Gary had a keen eye for detail and an overwhelming commitment to improving the environment he would leave behind him. He was part of the formidable team that successfully put up a spirited community response to the challenge posed by AXA to locate a highly damaging road-rail freight interchange at the food of the Kent Downs AONB – just one of the damaging proposals to which he brought his energy, effort and campaign commitment.
A passionate environmentalist and keenly aware of the threat of climate change, he was tireless in his campaigning and for all he did to further CPRE Kent’s objectives.

Brian Lloyd was a genuine gentle giant and central to the court battle to save Farthingloe

Brian joined the CPRE Kent team as senior planner at the end of 2007, staying until his retirement in 2016.
He brought to the role his prodigious professional skill and passionate commitment to protecting landscapes and countryside from inappropriate development.

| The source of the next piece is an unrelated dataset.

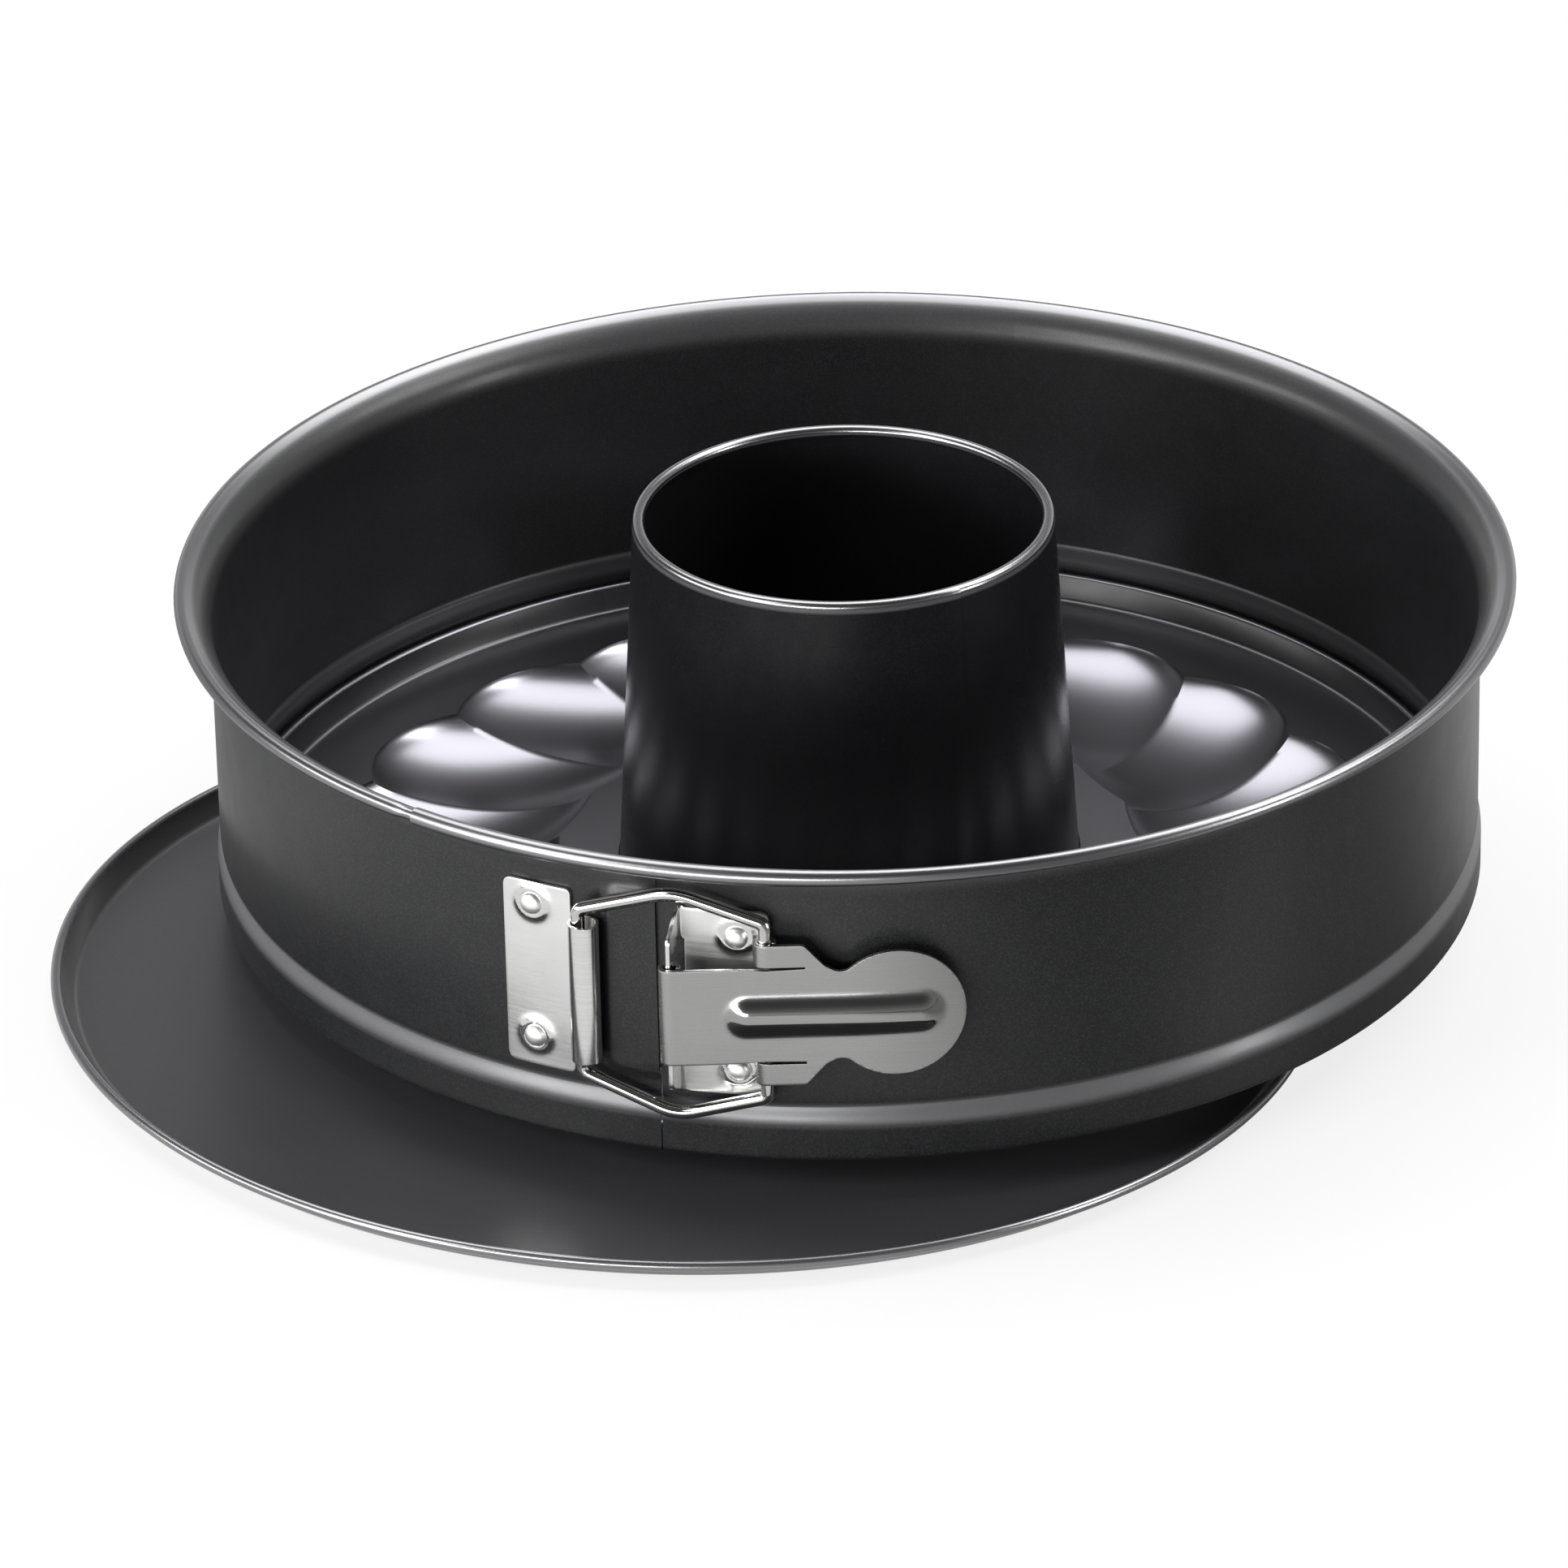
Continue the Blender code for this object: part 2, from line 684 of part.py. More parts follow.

Brian was the principal player in our lengthy campaign to prevent the despoilation of a stretch of protected landscape at Farthingloe outside Dover, proposed for the inappropriate and damaging construction of more than 600 homes in an area of protected landscape. He saw not only the importance of defeating this application but the importance of the decision in standing up for designated landscapes everywhere.
He helped steer the challenge through the High Court, the Court of Appeal and finally the Supreme Court, where an important judgment was handed down in 2018 that agreed with Brian’s initial assessment: that a planning decision that has the potential to cause substantial harm to a very special landscape must not be undertaken without very substantial reasons.
This was a hugely important judgment that has been referred to widely in subsequent planning and court decisions and has helped communities across the country protect the green spaces they love.
The importance of this judgment does not, of course, belie Brian’s sharp wit and sense of humour. He was a genuinely gentle giant who was taken from us far too soon.
Both Brian and Gary will be fondly remembered by their CPRE Kent friends and our thoughts and condolences are with their family, friends and loved ones.